* Begin *

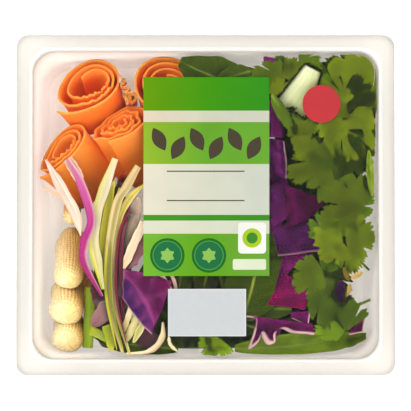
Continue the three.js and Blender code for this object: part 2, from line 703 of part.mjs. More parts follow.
const SHREDS = [
  { path: [[-38.7, 5], [-43.9, -12], [-47.4, -28]], width: 8, segments: 6 },
  { path: [[-45, 0], [-49, -20], [-49.5, -50], [-46.8, -73]], width: 3.2 },
  { path: [[-56, -57], [-60, -64], [-65, -71]], width: 9, segments: 4, tip: 0.15 },
  { path: [[-38, -62], [-42, -70], [-46, -80]], width: 4.5, segments: 4, tip: 1 },
  { path: [[-33, -62], [-37, -70], [-42, -80]], width: 3.6, segments: 4, tip: 1 },
  { path: [[-66, -74], [-60, -76], [-53, -79]], width: 5, segments: 4, tip: 1 },
  { path: [[-35.8, -10], [-42.7, -24.5], [-47.4, -37]], width: 5, segments: 5, tip: 1 },
  {
    path: [[-44, -87], [-35, -86], [-28, -82], [-25, -76], [-25, -67]],
    width: 3, segments: 8, tip: 0.7,
  },
  { path: [[-53, 14], [-56.7, 0], [-59.6, -20], [-59, -36], [-57.8, -50]], width: 4.4 },
  {
    path: [[-34, 13.3], [-44, 4], [-51, -10.5], [-53.4, -32], [-53.4, -55], [-44, -87]],
    width: 3.8, segments: 9,
  },
  {
    path: [[-39.3, 22.6], [-46.2, 10.4], [-52, -0.6], [-56.6, -30], [-55.6, -58], [-48, -86.5]],
    width: 5, segments: 9, tip: 0.8,
  },
  {
    path: [[-52.6, 27], [-59, 9.2], [-63.6, -6], [-65, -22], [-62.4, -36], [-59.6, -49]],
    width: 5.8, segments: 8, tip: 0.7,
  },
  {
    path: [[-80.4, 27], [-72.9, 13.3], [-66.6, -8], [-70.4, -22], [-70.4, -34], [-60, -53]],
    width: 5, segments: 9, tip: 0.4,
  },
  { path: [[-95, 10.4], [-83.3, 4], [-76, -7]], width: 2, segments: 5 },
  { path: [[-93.2, 26.6], [-83, 8.6], [-75.2, -5], [-71.4, -18]], width: 8.6, tip: 0.12 },
];

// ---------------------------------------------------------------- heaps
// The bare inside of a heap: a low mound with an uneven top.
function mound({ x, y, halfX, halfY, top, seed, grow = 0 }) {
  const random = randomFrom(seed);
  const levels = [
    [0.9, FOOD_FLOOR, 0],
    [1, top * 0.55, 0],
    [0.96, top - 5, 0.5],
    [0.8, top - 1, 1],
    [0.42, top + 0.6, 1],
  ];
  const sides = 12;
  const rings = levels.map(([share, z, roughness]) =>
    Array.from({ length: sides }, (_, i) => {
      const angle = (2 * Math.PI * i) / sides;
      const corner = (Math.abs(Math.cos(angle)) ** 4 + Math.abs(Math.sin(angle)) ** 4) ** -0.25;
      const bump = 1.6 * roughness * (random() - 0.5);
      return new THREE.Vector3(
        x + (halfX * share + grow) * corner * Math.cos(angle),
        y + (halfY * share + grow) * corner * Math.sin(angle),
        z + bump + grow,
      );
    }),
  );
  return [loft(rings)];
}

const SHRED_CORES = [{ x: -54.6, y: -38, halfX: 11, halfY: 46, top: 38, seed: 5 }];
const LEAF_CORES = [
  { x: -2, y: -38, halfX: 34, halfY: 48, top: 30, seed: 7 },
  { x: 8, y: 22, halfX: 25, halfY: 36, top: 29, seed: 9 },
  { x: 11, y: 64, halfX: 24, halfY: 19, top: 30, seed: 11 },
  { x: 52, y: -79.6, halfX: 42, halfY: 6.2, top: 25, seed: 13 },
];
const CORIANDER_CORES = [
  { x: 67.5, y: 6.5, halfX: 29, halfY: 77, top: 28, seed: 17 },
  { x: 54, y: 66, halfX: 18, halfY: 20, top: 27, seed: 19 },
];

function unionOf(solids) {
  return solids.reduce((sum, solid) => sum.add(solid));
}

// The largest body of a solid, without the crumbs that a cut can leave.
function mainBody(solid) {
  const bodies = solid.decompose();
  return bodies.reduce((best, body) => (body.volume() > best.volume() ? body : best));
}

// ---------------------------------------------------------------- building, from the floor up
const solids = {};
const pockets = [];

function place(name, make, description) {
  const mesh = make(description);
  solids[name] = toSolid(mesh);
  pockets.push(toSolid(make({ ...description, grow: PIECE_GAP + 0.1 })));
  stamp(mesh, name);
}

for (const [name, roll] of Object.entries(CARROT_ROLLS)) place(name, carrotRoll, roll);
for (const [name, cob] of Object.entries(CORN_COBS)) place(name, cornCob, cob);
place("green_stalk", stalk, GREEN_STALK);

// The pieces of each heap, and the same pieces grown by the gap that other nodes keep from them.
const heaps = { shred_bundle: [], leaf_heap: [], coriander_heap: [] };
const grownHeaps = { shred_bundle: [], leaf_heap: [], coriander_heap: [] };

function addToHeap(name, make, description) {
  const meshes = make(description);
  heaps[name].push(...meshes);
  grownHeaps[name].push(...make({ ...description, grow: PIECE_GAP }));
  meshes.forEach((mesh) => stamp(mesh, name));
}

for (const core of SHRED_CORES) addToHeap("shred_bundle", mound, core);
for (const core of LEAF_CORES) addToHeap("leaf_heap", mound, core);
for (const core of CORIANDER_CORES) addToHeap("coriander_heap", mound, core);
for (const leaf of SMOOTH_LEAVES) addToHeap("leaf_heap", smoothLeaf, leaf);
addToHeap("leaf_heap", corianderLeaf, LONE_CORIANDER_LEAF);
for (const strip of SHREDS) addToHeap("shred_bundle", shred, strip);
for (const [name, piece] of Object.entries(CABBAGE_PIECES)) place(name, cabbagePiece, piece);
for (const leaf of CORIANDER_LEAVES) addToHeap("coriander_heap", corianderLeaf, leaf);
place("pak_choi_stalk", stalk, PAK_CHOI_STALK);

const inside = trayInside();
const taken = [...pockets];
for (const [name, meshes] of Object.entries(heaps)) {
  const heap = unionOf(meshes.map(toSolid)).intersect(inside);
  solids[name] = mainBody(heap.subtract(unionOf(taken)).simplify(0.05));
  taken.push(...grownHeaps[name].map(toSolid));
}

// ---------------------------------------------------------------- scene graph
const FINISHES = {
  polypropylene: { color: "#efece4", roughness: 0.45 },
  clear_film: { color: "#f4f6f4", roughness: 0.1, transparent: true, opacity: 0.15 },
  printed_film: { color: "#6fa82f", roughness: 0.35 },
  date_panel: { color: "#d9dcdb", roughness: 0.5 },
  sticker: { color: "#ce3a3f", roughness: 0.4 },
  carrot: { color: "#fb8429", roughness: 0.45 },
  corn: { color: "#f8dc98", roughness: 0.5 },
  stalk: { color: "#96af0a", roughness: 0.4 },
  shreds: { color: "#dfe0a8", roughness: 0.4 },
  cabbage: { color: "#701f63", roughness: 0.35 },
  smooth_leaf: { color: "#4f680f", roughness: 0.4 },
  coriander: { color: "#5d7a1c", roughness: 0.5 },
};

function finishOf(name) {
  if (name === "tray") return "polypropylene";
  if (name.startsWith("carrot")) return "carrot";
  if (name.startsWith("corn")) return "corn";
  if (name.startsWith("cabbage")) return "cabbage";
  return {
    lid_film: "clear_film", label: "printed_film", date_label: "date_panel", round_sticker: "sticker",
    shred_bundle: "shreds", leaf_heap: "smooth_leaf", coriander_heap: "coriander",
  }[name] ?? "stalk";
}

function namedMesh(name, geometry) {
  geometry.computeVertexNormals();
  const material = new THREE.MeshStandardMaterial({ metalness: 0, ...FINISHES[finishOf(name)] });
  const mesh = new THREE.Mesh(geometry, material);
  mesh.name = name;
  return mesh;
}

function geometryOf(solid) {
  const { positions, faces } = toMeshData(solid);
  const geometry = new THREE.BufferGeometry();
  geometry.setAttribute("position", new THREE.BufferAttribute(positions, 3));
  geometry.setIndex(new THREE.BufferAttribute(faces, 1));
  return geometry;
}

const root = new THREE.Group();
root.add(namedMesh("tray", geometryOf(tray())));
for (const [name, solid] of Object.entries(solids)) root.add(namedMesh(name, geometryOf(solid)));
root.add(namedMesh("lid_film", geometryOf(film())));
root.add(namedMesh("label", rectangleOnFilm(LABEL)));
root.add(namedMesh("date_label", rectangleOnFilm(DATE_LABEL)));
root.add(namedMesh("round_sticker", discOnFilm(STICKER)));

export default root;
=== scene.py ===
import math

import bpy
import numpy as np
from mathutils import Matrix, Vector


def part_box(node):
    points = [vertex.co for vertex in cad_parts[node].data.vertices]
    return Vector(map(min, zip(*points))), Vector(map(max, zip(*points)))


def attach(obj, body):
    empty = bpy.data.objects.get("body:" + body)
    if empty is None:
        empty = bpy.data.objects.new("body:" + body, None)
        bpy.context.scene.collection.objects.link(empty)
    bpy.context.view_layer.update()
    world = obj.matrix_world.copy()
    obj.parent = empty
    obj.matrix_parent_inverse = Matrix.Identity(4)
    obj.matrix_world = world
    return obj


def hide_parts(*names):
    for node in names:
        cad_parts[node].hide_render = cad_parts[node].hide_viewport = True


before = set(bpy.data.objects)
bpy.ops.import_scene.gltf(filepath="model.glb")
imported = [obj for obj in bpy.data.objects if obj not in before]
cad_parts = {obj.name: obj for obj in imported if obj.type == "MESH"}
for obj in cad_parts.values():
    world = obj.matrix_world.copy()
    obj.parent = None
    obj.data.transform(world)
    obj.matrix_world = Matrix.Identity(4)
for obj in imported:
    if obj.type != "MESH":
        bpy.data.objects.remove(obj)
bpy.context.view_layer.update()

# ------------------------------------------------------------------ tray
# The tray is thermoformed from translucent white polypropylene sheet. Its flange is flat for sealing and
# turned down at its edge, a fine step runs inside the flange, and a groove stiffens the base.
MM = 0.001
TRAY_LOW, TRAY_HIGH = (np.array(corner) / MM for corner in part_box("tray"))
TRAY_TOP = TRAY_HIGH[2]
TRAY_WALL = 0.8
FLANGE_WIDTH = 7.6
FLANGE_CORNER_RADIUS = 7
CORNER_GROWTH = 0.6  # how much a corner's radius grows for each millimetre of inset
CORNER_STEPS = 9
WALL_TOP_INSET = FLANGE_WIDTH + 2.4
WALL_FOOT_INSET = 15.2
GROOVE_INSET = 40
GROOVE_HEIGHT = 1.2
LIP_DEPTH = 3.2
PROFILE_ROUNDING = 0.6
PAINTED_LIGHT_TOP = 47  # painted light: the colour is darkest above this height, on the flange that takes the full light, and lightest at the foot height below
PAINTED_LIGHT_FOOT = 2
UNDERSIDE_SHARE = 0.45  # of the profile, which starts under the base
UNDERSIDE_PAINTED_SHADE = 0.48  # painted shade: the tray's outside, from under the base to the flange's lip, is darkened to this share
TRAY_PROFILE = [  # inset from the flange's edge, height
    (GROOVE_INSET + 6, 0),
    (GROOVE_INSET + 4, GROOVE_HEIGHT),
    (GROOVE_INSET - 2, GROOVE_HEIGHT),
    (GROOVE_INSET - 4, 0),
    (WALL_FOOT_INSET + 8, 0),
    (WALL_FOOT_INSET + 3.2, 1.4),
    (WALL_FOOT_INSET + 0.4, 4.6),
    (WALL_FOOT_INSET - 1.6, 11),
    (WALL_TOP_INSET - TRAY_WALL, TRAY_TOP - 2),
    (FLANGE_WIDTH + 0.2, TRAY_TOP - TRAY_WALL),
    (1.2, TRAY_TOP - TRAY_WALL),
    (TRAY_WALL, TRAY_TOP - LIP_DEPTH),
    (0, TRAY_TOP - LIP_DEPTH),
    (0, TRAY_TOP - 0.5),
    (0.5, TRAY_TOP),
    (FLANGE_WIDTH, TRAY_TOP),
    (FLANGE_WIDTH + 0.7, TRAY_TOP - 1),
    (FLANGE_WIDTH + 1.8, TRAY_TOP - 1.1),
    (WALL_TOP_INSET, TRAY_TOP - 2.1),
    (WALL_FOOT_INSET - TRAY_WALL, 11),
    (WALL_FOOT_INSET + 1.2, 5),
    (WALL_FOOT_INSET + 3.8, 2.2),
    (WALL_FOOT_INSET + 8.4, TRAY_WALL),
    (GROOVE_INSET - 4.4, TRAY_WALL),
    (GROOVE_INSET - 2.4, GROOVE_HEIGHT + TRAY_WALL),
    (GROOVE_INSET + 4.4, GROOVE_HEIGHT + TRAY_WALL),
    (GROOVE_INSET + 6.4, TRAY_WALL),
]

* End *

-- Aim of the task --
Each line in the material either holds the string "Identity" or does not. State how many do, and nothing else.

-- Answer to this exercise --
2